怎样最高效地将文件读入到std::string中？

Question

怎样最高效地将文件读入到std::string中？

3

我目前这样做，但是在最后转换为std :: string的过程中，占用了98％的执行时间。一定有更好的方法！

std::string
file2string(std::string filename)
{
    std::ifstream file(filename.c_str());
    if(!file.is_open()){
        // If they passed a bad file name, or one we have no read access to,
        // we pass back an empty string.
        return "";
    }
    // find out how much data there is
    file.seekg(0,std::ios::end);
    std::streampos length = file.tellg();
    file.seekg(0,std::ios::beg);
    // Get a vector that size and
    std::vector<char> buf(length);
    // Fill the buffer with the size
    file.read(&buf[0],length);
    file.close();
    // return buffer as string
    std::string s(buf.begin(),buf.end());
    return s;
}

- phorgan1

1

为什么不直接使用char*来读取，然后使用string(const char * s, size_t n)构造函数呢？ - akappa

2

如果你想以字符串（在mmap的情况下是char*）的形式高效地访问大文件，你可能需要查看一下mmap。 - Aaron McDaid

1

可能是将整个ASCII文件读入C++ std :: string的重复问题。 - Luc Touraille

我添加了另一个版本，请在你的基准测试中试一下 :-) 它与Luc链接中的被接受答案相同。 - Kerrek SB

可能是在C++中将整个文件读入std :: string的最佳方法是什么？
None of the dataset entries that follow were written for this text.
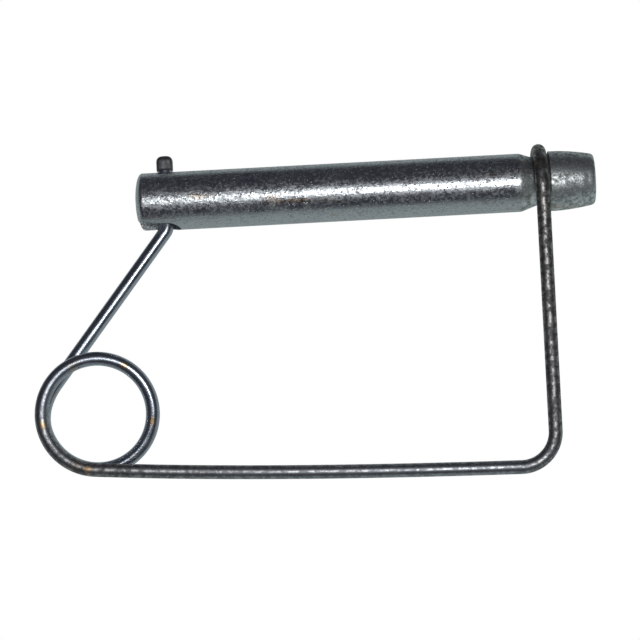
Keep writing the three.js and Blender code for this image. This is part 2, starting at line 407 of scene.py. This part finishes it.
def mark_wire(made, ring_lengths, ring_wear, rubs=()):
    """Gives each vertex its place on the straightened wire, and how worn or rubbed its plating is."""
    angles = np.linspace(0, 2 * math.pi, WIRE_SIDES + 1)[:-1]
    places = []
    for length in ring_lengths:
        places += [(length, WIRE_RADIUS * math.cos(a), WIRE_RADIUS * math.sin(a)) for a in angles]
    vector_attribute(made, "wire_place", places)
    float_attribute(made, "wear", np.repeat(ring_wear, WIRE_SIDES))
    skin = np.array([v.co for v in made.data.vertices])
    rub = np.zeros(len(skin))
    for spot in rubs:
        distance = np.linalg.norm(skin - spot, axis=1)
        rub = np.maximum(rub, np.exp(-((distance / RUB_REACH) ** 2)))
    float_attribute(made, "rub", rub)


def rubbed_spots():
    """Points on the outer side of the coil's skin, where the plating is rubbed to a copper colour."""
    outward = np.array((0, WIRE_RADIUS, 0))
    return [on_coil(math.radians(angle)) - outward for angle in RUB_ANGLES]


def lengths_along(path, start):
    steps = np.linalg.norm(np.diff(np.asarray(path), axis=0), axis=1)
    return start + np.concatenate(([0], np.cumsum(steps)))


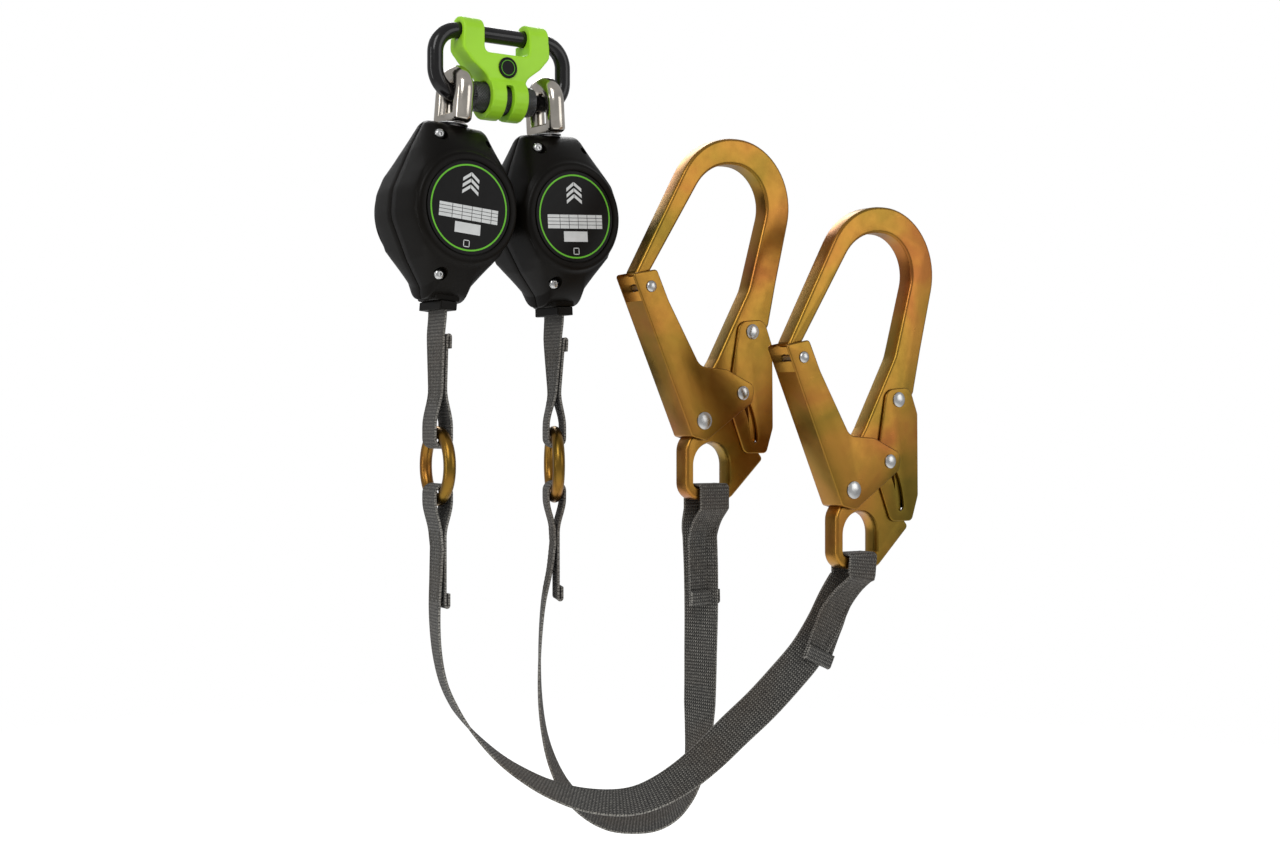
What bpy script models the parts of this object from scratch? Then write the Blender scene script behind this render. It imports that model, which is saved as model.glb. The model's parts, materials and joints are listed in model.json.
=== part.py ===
"""Twin-leg self-retracting lanyard.

A forged connector carries two swivel eyes, each with a self-retracting unit below it.
A webbing strap leaves each unit, ends on a steel ring, and a webbing leg runs on from
the ring to a rebar snap hook.

X runs along the connector's bars, -Y faces the labels and Z is up. The origin is the
middle of the connector's upper bar. All lengths here are in millimetres.
"""
import math

import bpy
import bmesh
from mathutils import Matrix, Vector

MM = 0.001
GAP = 0.3                       # clearance between neighbouring pieces

# Connector
BAR_R = 5.5
BAR_SPACING = 44.0              # upper bar to lower bar, centre to centre
LINK_HALF_WIDTH = 57.0
LINK_CORNER_R = 17.0
GATE_HALF_LENGTH = 29.0
SLEEVE_R = 10.5
SLEEVE_HALF_LENGTH = 24.5
BRIDGE_HALF_DEPTH = 10.0
LOOP_R = 15.5
LOOP_X = (3.0, 14.5)
CLIP_X = (18.0, 34.0)
CLIP_R = 10.0

# Self-retracting unit, measured from the connector's lower bar
EYE_X = 36.5
EYE_BAR_R = 6.7
EYE_ARCH_R = 13.2               # centreline of the arch
EYE_ARCH_Z = -0.2
EYE_BASE_Z = (-21.0, -14.5)
YOKE_TOP_Z = -39.5
LABEL_Z = -82.5
SEAM_HALF_GAP = 0.15
SHELL_HALF_WIDTH = 41.5
SHELL_DRAFT = 1.5                # side walls lean in by this much from the seam to the shoulder
SHELL_STEP = 14.0               # widest step round the housing, in degrees
BOSS_R = 39.5
FACE_Y = 33.0
LABEL_R = 31.5
DRUM_R = 30.0
ROLL_R = 26.0
CORE_R = 9.0
AXLE_R = 4.0
NOZZLE_Z = (-150.5, -144.5)
NOZZLE_HALF = (6.5, 15.5)       # half sizes along X and Y
WEB_SLOT_HALF = (2.9, 13.4)     # the slot the strap leaves by
YOKE_HALF = (11.0, 20.0)
YOKE_PLATE = 2.6                # thickness of the frame's steel
SWIVEL_R = 5.0                  # bolt shank
SPRING_Y = (21.0, 26.5)
UNITS = (("left", -1, 5.0), ("right", 1, 3.0))     # name, side, outward lean in degrees

FLOOR_LEVEL = 6                 # ring of the shell's section that bounds the label's seat
SCREWS = ((-18.0, 49.0, 16.6), (-13.0, -46.0, 21.8))    # x, height over the label, seat depth

# Webbing and rings
WEB_WIDTH = 25.0
WEB_THICK = 2.0
LOOP_HALF = 5.9                 # half the gap between a ring loop's two layers
LOOP_INSET = 4.6                # ring's middle line to the webbing that bears on it
RING_Z = -300.0
RING_R = 23.2
RING_BAR_R = 4.25
RING_X = {"left": -49.7, "right": 44.6}
RING_TURN = {"left": -8.0, "right": -24.0}         # degrees about the vertical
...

和将整个ASCII文件读入C ++ std :: string的重复问题。 - jww

4个回答

5

你可以尝试这个：

#include <fstream>
#include <sstream>
#include <string>

int main()
{
  std::ostringstream oss;
  std::string s;
  std::string filename = get_file_name();

  if (oss << std::ifstream(filename, std::ios::binary).rdbuf())
  {
    s = oss.str();
  }
  else
  {
    // error
  }

  // now s contains your file     
}

你也可以直接使用oss.str()，如果你喜欢的话；只要确保在某个地方有某种错误检查即可。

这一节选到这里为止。